In her twenties, she became lead singer of the Sugarcubes, the first Icelandic band to have a global impact. Its signature song, “Birthday”, was written following the birth of her first child, Sindri, with guitarist Þór Eldon, whom she divorced in 1987 after a year of marriage. She went on to have a lengthy, high-profile relationship with artist Matthew Barney. The pair had one daughter, Ísadóra, in 2002, but parted in 2013, inspiring Björk’s Vulnicura album.

“I was very protective of that album,” she says of Vulnicura, noting that she did little promotion for it and just a few concerts at Carnegie Hall. “What I mostly did with Vulnicura was VR, so it fit the isolation and privacy that ‘Vulnicura’ needed emotionally. I would say ‘Homogenic’ was me at my rawest. That tour was very confrontational and kind of very brutal, and I think just so much was about personal affairs. But emotionally the music elevated through the tour and at the end of it the show was like a catharsis. Full on. I feel Cornucopia is different. The story’s being told in an abstract way in the film. It’s more talking about the whole world. You have singing through the whole content, the catharsis in ‘Sue Me’ and in ‘Losss’ and ‘Tabula Rasa’ coming out of it, the calm after the storm. I think it ends on an up note.”

At the end of the concert, Swedish climate activist Greta Thunberg appears on the screen. “I’m here to tell you that change is coming, whether they like it or not,” she says of the carbon consuming establishment. “The real power belongs to the people.”

With regard to climate as well as the global rise of the anti-democratic right, Björk is pessimistic that humankind will change its destructive ways, but optimistic in the long run. “The patriarchy has been for ten thousand years. So, it’s not going to happen in five minutes. It’s good that young extreme right-wing white males stand up and say what they have to say. They fell silent there for a few years. And then they will see the things that they’re saying in print, and the next generation will look at that and say that looks stupid. 

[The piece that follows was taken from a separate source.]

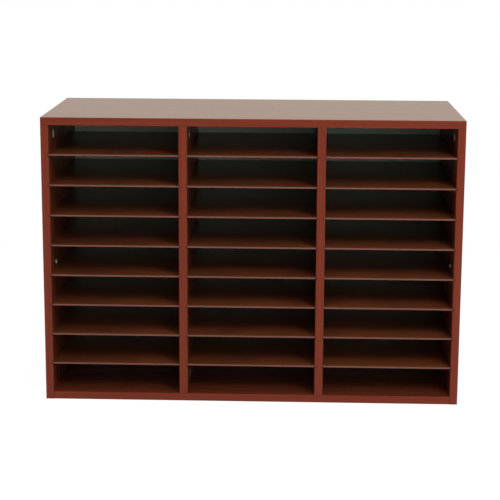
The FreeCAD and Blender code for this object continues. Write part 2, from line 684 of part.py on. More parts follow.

“It’s very impulsive and reactionary right now. People are heated, they lost their jobs, things they had for a very long time they didn’t have to think about and that women and people of color have dealt with for thousands of years. I think it would be weird if there wasn’t some sort of slapback. It’s going to take decades to work through it. The tool is imagination. And in hard times it’s important to not be paralyzed. It’s important to stand up and act, and imagine a new world. Things are not going to be like they used to be.”

Björk’s next album is still in its embryonic stages, though she has been tooling around with string arrangements for the past few years. It is billed as an acoustic, strings-only show featuring arrangements of past works, reunited her with over 100 Icelandic musicians playing songs from Post, Vespertine and Dancer in the Dark soundtrack album, Selmasongs.

“Whatever comes next, I think it will be different. And often what I do next is a reaction to what I did before,” she notes. “I did my first string arrangement on Post and I got better and a little bit better. And thirty years later I’m not bad at making string arrangements. When I’ve written a melody I care about, a lyric I care about, I am probably the best person to write the arrangement for it cause I know what it means. It’s protection of the original idea.”